U.S. labor regulations are highly flexible. The non-salary cost of employing a worker is low, and the severance payment system is not burdensome. With private-sector union membership steadily shrinking, more union members currently work for the government than for private businesses.

Both the Obama administration and the democratic majority congress's policies expanded the size of government, promoted more government intrusion into our lives, anti-business policies, along with excessive spending and debt has led to this nation being economically less free.  We, the American people, must keep vigilant and make sure that the new congress lowers the debt,  reverses past government intrusion, and fights against present and future government intrusion attempted by the Obama administration. 


Opus #6 said...

The Dems will never take responsibility for this mess. They spent trillions in "stimulus" to line their friends' pockets. After the money was spent, Obama admitted there were no "shovel ready jobs". We have been sc****d, blued, and tattooed.

Amusing Bunni said...

Exactly what Opus said!

Everything this bum and his merry minions touch turn to crap. You can't believe a word he says. He is intent on totally damaging USA beyond repair. 2 more years of this and he might succeed if he's not reigned in.

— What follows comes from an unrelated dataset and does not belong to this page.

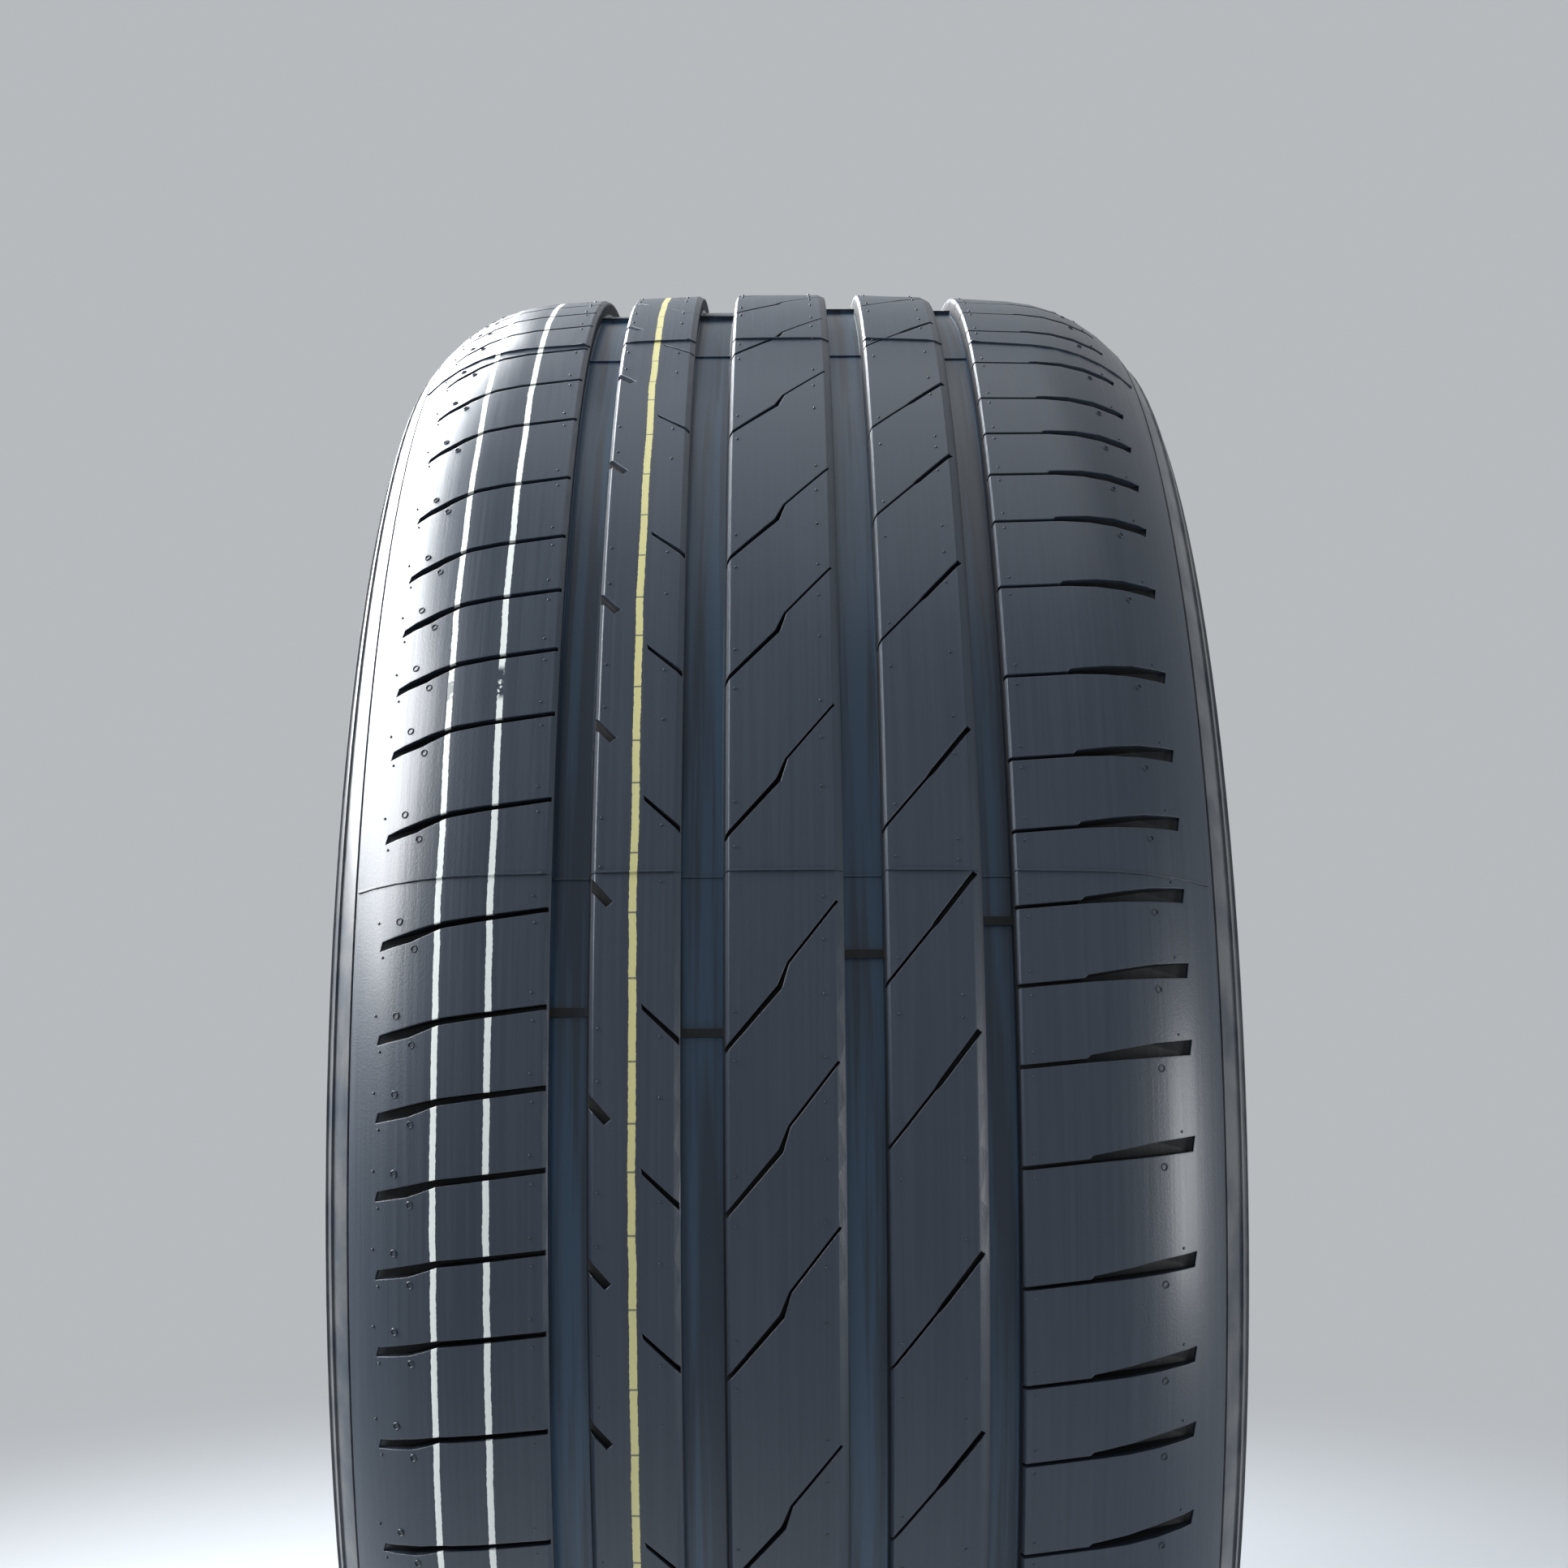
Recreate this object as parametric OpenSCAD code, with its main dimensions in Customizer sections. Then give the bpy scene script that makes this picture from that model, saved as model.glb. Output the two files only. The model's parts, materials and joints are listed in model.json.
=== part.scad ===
// Car tyre, moulded in one piece: a tread with four grooves round the tyre and
// slanted grooves and sipes across it, two sidewalls with a rim protector
// each, and two beads. The wheel's axle lies along Y, through the origin, and
// the tyre stands on its tread. Lengths are in millimetres.

/* [Overall] */
// Radius over the middle of the tread
outer_radius = 334; // [328:0.5:340]
// Widest width, over the sidewalls
section_width = 272; // [267:0.5:276]
// Width over the outer faces of the beads
bead_width = 240; // [236:0.5:243]
// Radius of the bead seat at the outer face of the bead
seat_radius = 243.7; // [242:0.1:245]
// Length of the flat spot that the tyre stands on, along the tread
contact_length = 62; // [50:1:70]

/* [Outer profile] */
// Radius of the tread's arc across the tyre
crown_radius = 1200; // [1000:10:1500]
// Half width of that arc, where the shoulder starts
crown_half = 88; // [85:0.5:90]
// Radius of the shoulder's arc
shoulder_radius = 60; // [57:0.5:63]
// Radius of the sidewall's arc at its widest
sidewall_radius = 33; // [30:0.5:36]
// Height of the thin raised rings on the sidewall
ring_height = 0.6; // [0.4:0.05:0.9]
// Width of those rings
ring_width = 1.4; // [1:0.1:2]

/* [Walls] */
// Thickness under the middle of the tread, grooves not counted
crown_thickness = 15.5; // [14:0.1:18]
// Thickness of the sidewall at its widest
wall_thickness = 7; // [6:0.1:8]
// Radius inside the shoulder
inner_shoulder_radius = 52; // [50:0.5:54]
// Radius inside the sidewall
inner_wall_radius = 26; // [24:0.5:28]
// Radius inside the foot of the sidewall, above the bead
inner_foot_radius = 22; // [20:0.5:25]

/* [Rim protector and bead] */
// Radius of the rim protector's crest
protector_radius = 268.5; // [267:0.5:270]
// Width of that crest along the sidewall
protector_crest = 4; // [3:0.1:5]
// Distance of the crest inside the widest width
protector_inset = 1; // [0.5:0.1:1.6]
// Depth of the hollow between the sidewall and the crest
protector_hollow = 1.8; // [1:0.1:2.5]
// Height of the rim's flange over the bead seat
flange_height = 13.5; // [12:0.1:15]
// Slope of the bead seat, in degrees
seat_slope = 5; // [4:0.1:6]
// Radius of the bead's heel
heel_radius = 6.5; // [5:0.1:8]
// Width of the bead at its foot
bead_base = 21; // [19:0.1:23]
// Width of the level land at the toe of the bead
toe_land = 5; // [4:0.1:6]

/* [Grooves round the tyre] */
// Depth of the four grooves
groove_depth = 6.6; // [5.5:0.1:7.5]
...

On that cheerful note, I hope you have a great weekend. Teresa.

Anonymous said...

How exactly are we more free from corruption? I smell a rat in this survey.

Woodsterman (Odie) said...

This is what happens when socialists and Unions run an economy.

Maggie@MaggiesNotebook said...

Isn't this just terrible. What Odie said! Perhaps not since the Revolution have so many Americans been so hopeful that we can walk-back the damage to restore our founding principles.

Always On Watch said...

I feel doom!

Our free economy is in serious, serious jeopardy.